The default counter usage employs extra randomness while guaranteeing the generation of more than 32,768 monotonically ordered IDs per millisecond.

  • Initialize counter at a 15-bit random value when timestamp has changed since the last generation.
  • Increment counter by one for each new ID generated within the same timestamp.
  • A generator MAY initialize counter at a 14-bit or less random value (including zero) if the application needs more IDs per millisecond.
Alternative counter usage

The alternative counter usage utilizes the unix time in microseconds and shorter counter to order the multiple IDs that share the same timestamp.

  • Fill in the 10 most significant bits of counter with the microsecond part of unix time represented as an unsigned integer ranging from 0 to 999.
  • Utilize the 6 least significant bits similarly to the default counter usage to guarantee the generation of more than 32 IDs per microsecond.

random16

random16 SHOULD be filled with a random value.

Alternatively, a generator MAY use some or all bits of random16 to extend counter to accommodate more IDs per millisecond and/or to allocate implementation-dependent node identifiers that guarantee the local uniqueness of IDs generated by multiple nodes within an application. The remaining bits not used in either way MUST be filled with random values.

When a part or all of random16 is used to extend counter, the counter bits MUST be placed at the most significant bits. The counter bits in counter and random16 SHOULD be combined into a single unsigned integer and used similarly to the default counter usage so that the counter bits are efficiently utilized.

random80

random80 MUST be filled with a random value to guarantee the minimum entropy of 80 bits at the specification level.

Encodings

A generator MUST support the base32hex and hex (a.k.a. base16) encodings as defined in RFC 4648 to produce textual representations. The base32hex encoding maps each 5-bit group of a 160-bit binary object to [0-9A-V] to produce a 32-character string representation. The hex encoding maps each 4-bit group to [0-9a-f] to produce a 40-character string representation.

A generator SHOULD use uppercase letters and lowercase letters in the base32hex encoding and the hex encoding, respectively.

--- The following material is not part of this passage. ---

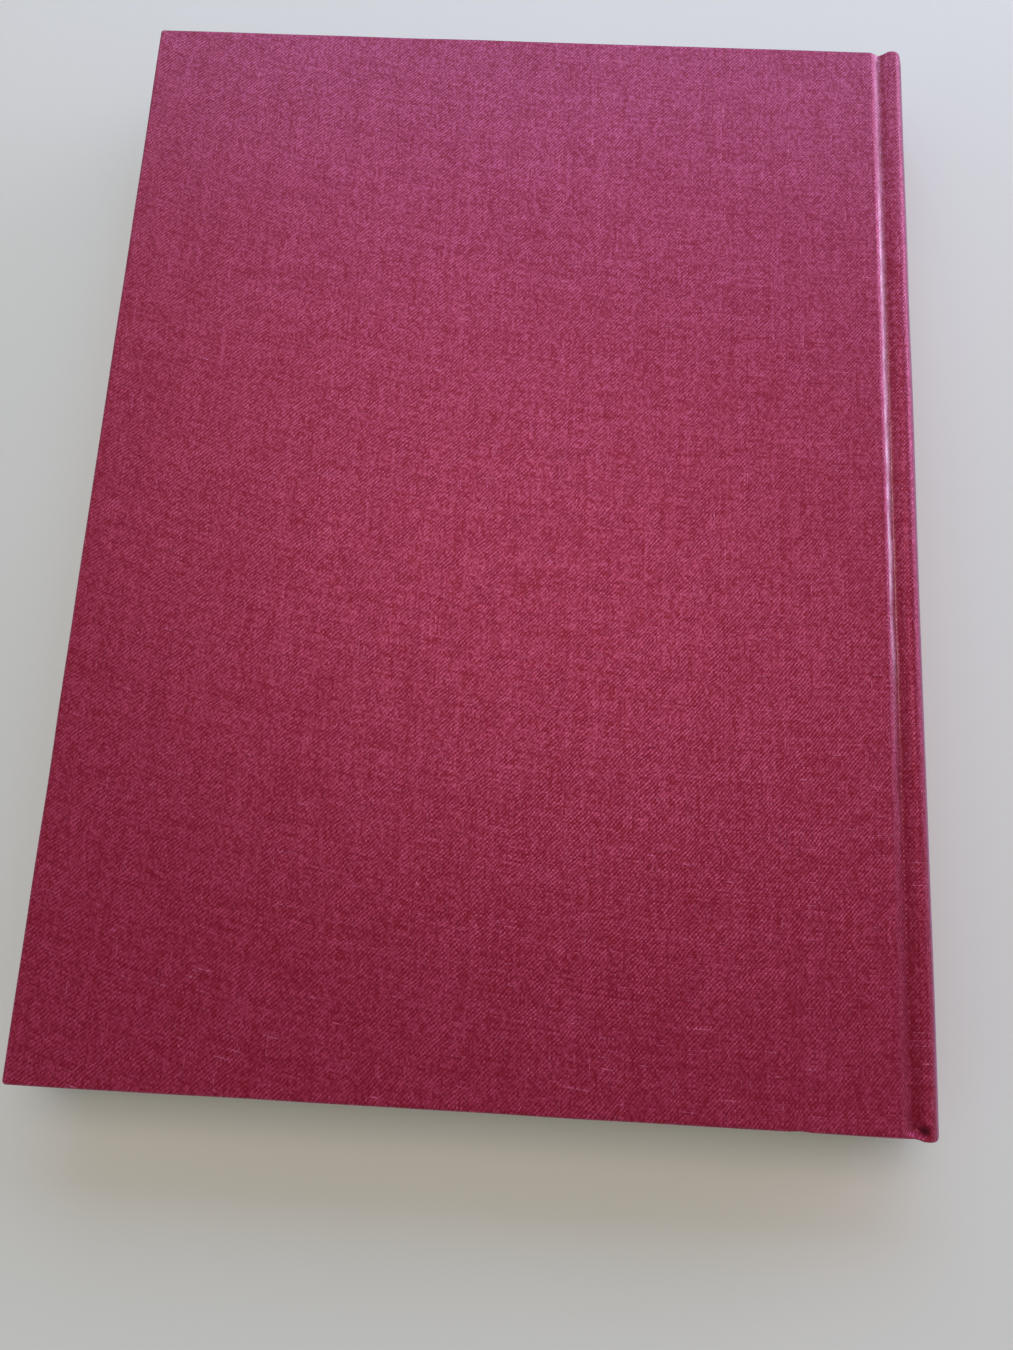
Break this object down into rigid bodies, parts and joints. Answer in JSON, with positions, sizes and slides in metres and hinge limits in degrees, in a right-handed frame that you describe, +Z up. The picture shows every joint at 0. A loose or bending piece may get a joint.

A decoder MUST ignore cases when interpreting or lexicographically sorting encoded IDs.

The base32hex and hex representations cannot be mixed when encoded IDs are sorted lexicographically.

Other considerations

Quality of random values

When a random value is used, implementations SHOULD use a cryptographically strong random or pseudorandom number generator to generate unpredictable IDs.

Sorting

At least 80 most significant bits (16 leading characters in the base32hex encoding and 20 leading characters in the hex encoding) MUST be compared when IDs are sorted by the order of generation.

Reserved IDs

A generator MUST NOT generate IDs with timestamp set at zero or 2^48 - 1 because these are reserved for special purposes.

Scope of guaranteed monotonicity

An implementation SHOULD ensure the monotonic order of generated IDs by the generation time as much as reasonably possible. This specification does not require a strict guarantee of monotonicity because it is quite often impossible or unreasonable to guarantee the monotonic order of generated IDs. Typical situations where the guarantee of monotonic order is not reasonably possible include:

  • No synchronized clock or internal state is readily available because IDs are generated at multiple distributed nodes.
  • Available unix timestamps are imprecise or do not increase monotonically.